An extract from her book "Seven Days: Tales of Magic, Sex and Gender."

in the 13th Century something happened to make the trials of suspected witches much more common and more likely to result in a death sentence. Up until then most punishments for witchcraft were for isolated cases of "maleficium" or the working of harmful magic. It was not so much magic that was being punished in most cases, but the doing of harm through magic. What happened from around the 14th Century was that a pact with Satan became the dominant reason for the condemnation of alleged witches.

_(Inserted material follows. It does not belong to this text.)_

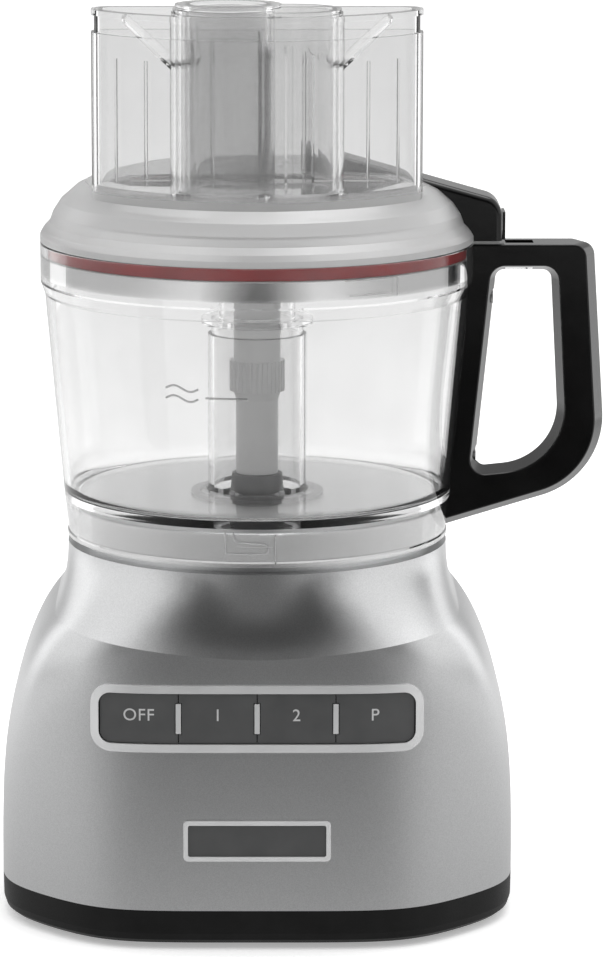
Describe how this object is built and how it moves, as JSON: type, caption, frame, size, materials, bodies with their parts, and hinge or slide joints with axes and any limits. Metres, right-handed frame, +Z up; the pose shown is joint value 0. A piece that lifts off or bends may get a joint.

Norman Cohen, in his book "Europe's Inner Demons", argued that this change occurred because of the rise in the practice of "High Magic" among the literate elite in the 1200s. Many were fascinated by the possibility of forcing a demon to serve a Christian by invoking the name of the Holy Trinity. This demon taming was said to be a task only to be undertaken by pious literate men who had full confidence in the power of God. In 1267 Roger Bacon complained of the numbers of Grimoires being written on the techniques of demon raising and high magic. Some of these books purported to derive from the teachings of the biblical Solomon. These books taught that one had to prepare for demon raising by periods of chastity, fasting and prayer. There were special magical tools that had to be prepared, fumigated and consecrated while psalms were recited. According to Cohen these often included a sword, staff, white handled and black handled knives. Early in the 14th Century Michael Scot, tutor to the young emperor Frederic II wrote for him a personal grimoire known as the "Liber Introductorius." This gave the names by which demons could be summoned and stated that, if a demon was to be tamed by being imprisoned in a ring or bottle, a sacrifice should first be made to it - even by offering it some human flesh taken from a corpse!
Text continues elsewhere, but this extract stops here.